- Sam Doyle in St. Helena, South Carolina, surrounded by his paintings
- Born: Thomas Samuel Doyle 1906 St. Helena Island, South Carolina, U.S.
- Died: 1985 (aged 78–79) St. Helena Island, South Carolina, U.S.
- Known for: Painting, Out Door Art Gallery
- Movement: Modern Art

= Sam Doyle =

American artist (1906–1985)

Thomas "Sam" Doyle (1906–1985) was an African-American artist from Saint Helena Island, South Carolina. His colorful paintings on sheet metal and wood recorded the history and people of St. Helena's Gullah community.

==Early life==
Sam Doyle was born in 1906 near Frogmore, on St. Helena Island. He attended elementary school at the Penn School, a school for freed African-Americans founded by Unitarians and Quakers from Pennsylvania. It was at the Penn School that Doyle's teachers first recognized his artistic talent and they encouraged him to pursue his practice. Doyle dropped out of the Penn school in the ninth grade and found employment variously as a store clerk, porter, groundskeeper and finally as a laundry worker.

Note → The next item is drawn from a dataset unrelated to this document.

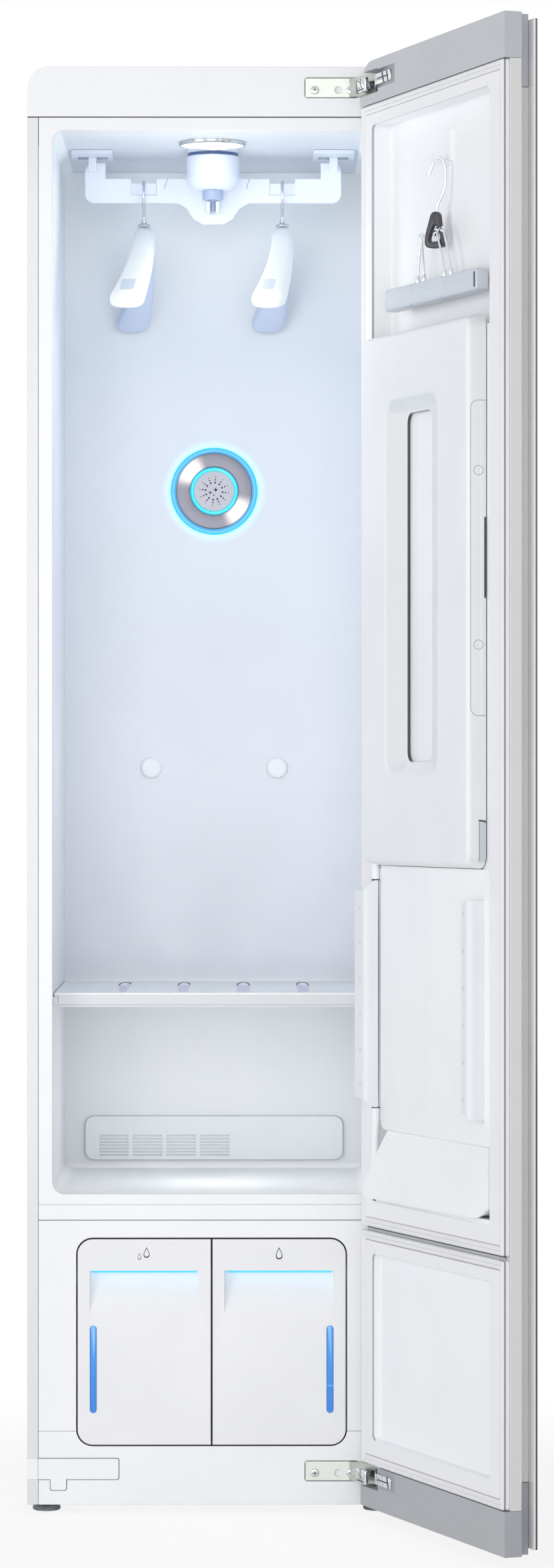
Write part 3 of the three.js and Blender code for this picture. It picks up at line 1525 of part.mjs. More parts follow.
function trouserHook() {
  const r = trouserLoop + half(trouserWire);
  const centreZ = pegZ + pegHeight + seatGap - trouserLoop;
  const points = [];
  for (let i = 0; i <= hookTurnSteps; i += 1) {
    const turn = radians(trouserTurnFrom + (trouserTurnTo - trouserTurnFrom) * (i / hookTurnSteps));
    points.push(doorPoint(doorHookS + r * Math.cos(turn), clampD, centreZ + r * Math.sin(turn)));
  }
  points.push(doorPoint(doorHookS, clampD, trouserClipTop + trouserLoop));
  points.push(doorPoint(doorHookS, clampD, trouserClipTop + seatGap));
  return wire(points, half(trouserWire), hookWireSteps);
}

function trouserClip() {
  const s = doorHookS;
  const w = half(trouserClipWidth);
  const tall = trouserClipTop - trouserClipBottom;
  const ring = outline([
    [alongDoor(s - w * clipNoseShare), trouserClipTop],
    [alongDoor(s - w), trouserClipBottom + tall * clipHipShare],
    [alongDoor(s - w * clipFootShare), trouserClipBottom], [alongDoor(s + w), trouserClipBottom],
    [alongDoor(s + w * clipNoseShare), trouserClipTop],
  ]);
  const hole = outline([
    [alongDoor(s), trouserClipTop - tall * clipHoleTopShare],
    [alongDoor(s - w * clipHoleShare), trouserClipBottom + tall * clipHoleLowShare],
    [alongDoor(s + w * clipHoleShare), trouserClipBottom + tall * clipHoleLowShare],
  ]);
  const d0 = clampD - half(trouserClipThickness);
  const d1 = clampD + half(trouserClipThickness);
  return alongY(ring, intoDoor(d1), intoDoor(d0))
    .subtract(alongY(hole, intoDoor(d1 + cutOver), intoDoor(d0 - cutOver)));
}

function trouserClamp() {
  const bar = slab(doorHookS - clampHalfWidth, doorHookS + clampHalfWidth, clampD - half(clampThickness),
    clampD + half(clampThickness), clampBottom, clampTop);
  const back = clampD - half(trouserClipThickness) - half(trouserWire) - seatGap;
  const knotZ = trouserClipBottom + half(trouserClipTop - trouserClipBottom);
  const near = half(trouserClipWidth);
  const yoke = wire([
    doorPoint(doorHookS - half(clampRodSpacing), clampD, clampTop - trouserWire),
    doorPoint(doorHookS - near - rodLean, clampD, knotZ),
    doorPoint(doorHookS - near, back, knotZ),
    doorPoint(doorHookS + near, back, knotZ),
    doorPoint(doorHookS + near + rodLean, clampD, knotZ),
    doorPoint(doorHookS + half(clampRodSpacing), clampD, clampTop - trouserWire),
  ], half(trouserWire), hookWireSteps);
  const legs = [-1, 1].map((side) => wire([
    doorPoint(doorHookS + side * (near + rodLean), clampD, knotZ),
    doorPoint(doorHookS + side * (near + half(rodLean)), clampD, half(knotZ + clampTop)),
    doorPoint(doorHookS + side * (near + half(rodLean)), clampD, clampTop - trouserWire),
  ], half(trouserWire), straightSteps));
  return union([bar, yoke, ...legs]);
}

add(door, 'trouser_hanger_hook', trouserHook(), steel);
add(door, 'trouser_hanger_clip', trouserClip(), darkClip);
add(door, 'trouser_clamp_bar', trouserClamp(), clampGrey);

// The origin is the middle of the whole part's footprint, on the floor
const product = new THREE.Group();
product.add(cabinet, door);
product.updateMatrixWorld(true);
const bounds = new THREE.Box3().setFromObject(product);
product.position.set(-half(bounds.min.x + bounds.max.x), -half(bounds.min.y + bounds.max.y), -bounds.min.z);
product.updateMatrixWorld(true);

export default product;
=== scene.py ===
"""A clothes care steam cabinet with its door open, dressed over its CAD frame.

Lengths in the functions are millimetres in the cabinet's own measures: x from the cabinet's middle, y back
from its front plane and z up from the floor. Door pieces use s along the door from its hinge edge, d inwards
from its inner face and z up. place_cabinet and place_door turn both into metres in the shared frame.
"""

import json
import math
from functools import reduce

import bmesh
import bpy
import numpy as np
from bpy.props import FloatProperty, FloatVectorProperty, IntProperty
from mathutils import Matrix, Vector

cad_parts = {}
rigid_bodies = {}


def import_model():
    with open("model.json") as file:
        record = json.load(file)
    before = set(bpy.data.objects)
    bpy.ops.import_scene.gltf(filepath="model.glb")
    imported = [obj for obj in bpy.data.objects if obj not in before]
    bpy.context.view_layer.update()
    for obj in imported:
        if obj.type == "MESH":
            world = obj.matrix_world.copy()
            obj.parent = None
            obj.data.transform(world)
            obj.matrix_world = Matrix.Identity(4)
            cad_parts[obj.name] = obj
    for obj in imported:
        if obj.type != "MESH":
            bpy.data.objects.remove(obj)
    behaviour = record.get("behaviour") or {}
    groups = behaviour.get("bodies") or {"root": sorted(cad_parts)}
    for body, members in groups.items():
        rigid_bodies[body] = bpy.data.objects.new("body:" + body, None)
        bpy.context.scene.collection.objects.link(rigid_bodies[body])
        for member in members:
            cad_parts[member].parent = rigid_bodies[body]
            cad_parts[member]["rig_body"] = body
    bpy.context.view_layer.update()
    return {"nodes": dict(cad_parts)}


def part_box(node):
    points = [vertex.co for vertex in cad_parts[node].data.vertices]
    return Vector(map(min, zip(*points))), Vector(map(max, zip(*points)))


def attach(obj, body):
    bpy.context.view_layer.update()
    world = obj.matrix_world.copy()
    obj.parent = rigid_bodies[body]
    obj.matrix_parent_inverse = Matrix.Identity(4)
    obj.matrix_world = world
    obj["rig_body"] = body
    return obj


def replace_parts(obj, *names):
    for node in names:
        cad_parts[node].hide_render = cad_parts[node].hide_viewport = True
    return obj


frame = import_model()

bl_info = {
    "name": "Clothes Care Cabinet",
    "version": (1, 0, 0),
    "blender": (4, 5, 0),
    "location": "3D Viewport > Sidebar > Care Cabinet",
    "description": "Dresses the packed model of a clothes care steam cabinet",
    "category": "Object",
}

NODES = frame["nodes"]
MM = 0.001

# The cabinet's own zero, read from its side panels and front
ZERO_X = (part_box("left_side_panel")[0].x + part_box("right_side_panel")[1].x) / (2 * MM)
ZERO_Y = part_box("front_frame")[0].y / MM

# The door stands open by this angle on a pivot in front of the cabinet's right corner
DOOR_TURN = math.radians(110)
PIVOT_X, PIVOT_Y = 216.0, -30.0
HINGE_INSET, FACE_INSET = 20.0, 22.0

# Places and sizes that several pieces share
BACK_WALL, CEILING = 440.0, 1769.0
CLEAR = 0.3                                  # small parts end this far short of the wall behind them
NOZZLE_Z = 1333.0
LAMP_Y, MOTOR_Y = 124.0, 206.0
BAY = (-172, 172, 87, 351, 20)               # x0, x1, z0, z1 and corner radius of the tanks' opening
TANK_X, GRIP_TOP = 86.3, 310.0
HANGER_Y, HANGER_NECK, HANGER_SADDLE = 248.0, 1673.0, 1730.0
SLOT_X, SLOT_STEP = 80.0, 40.0               # the shelf's four slots lie at -120, -40, 40 and 120
DOOR_MIDDLE, HANGING_D = 236.0, -9.0         # s and d of the trouser hanger's middle line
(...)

He married Maude Brown in 1931 or 1932; the two divorced in 1949. Doyle died in 1985 in Beaufort, South Carolina.

==Art practice==
Doyle continued his art practice in the 1940s, showing his paintings on sheet metal at first in his yard that he called his "Outdoor World-Wide-International Gallery". Doyle would use discarded materials such as metal roofing, plywood, and house paint for his art, exhibiting a rudimentary, but unique art style. After his retirement he took up his art practice more fully in 1968.

Doyle was heavily influenced by the Gullah culture of St. Helena Island, known for its high levels of African retention. Doyle documented the strengths, weaknesses, trials, and blunders of his fellow St. Helena residents through painting their portraits. Doyle also documented popular figures of the African American community. Legends like Ray Charles, Martin Luther King Jr, and Jackie Robinson were portrayed in Doyle's collection.

Doyle's work was included in the 1982 exhibition Black Folk Art in America at the Corcoran Gallery of Art.

==Collections==
Doyle's paintings and sculptures are held in the permanent collections of American Folk Art Museum, the High Museum of Art, the Smithsonian American Art Museum, the Pérez Art Museum Miami, the Gibbes Museum of Art and the Los Angeles County Museum of Art. and Penn Center (Penn School on St. Helena Island).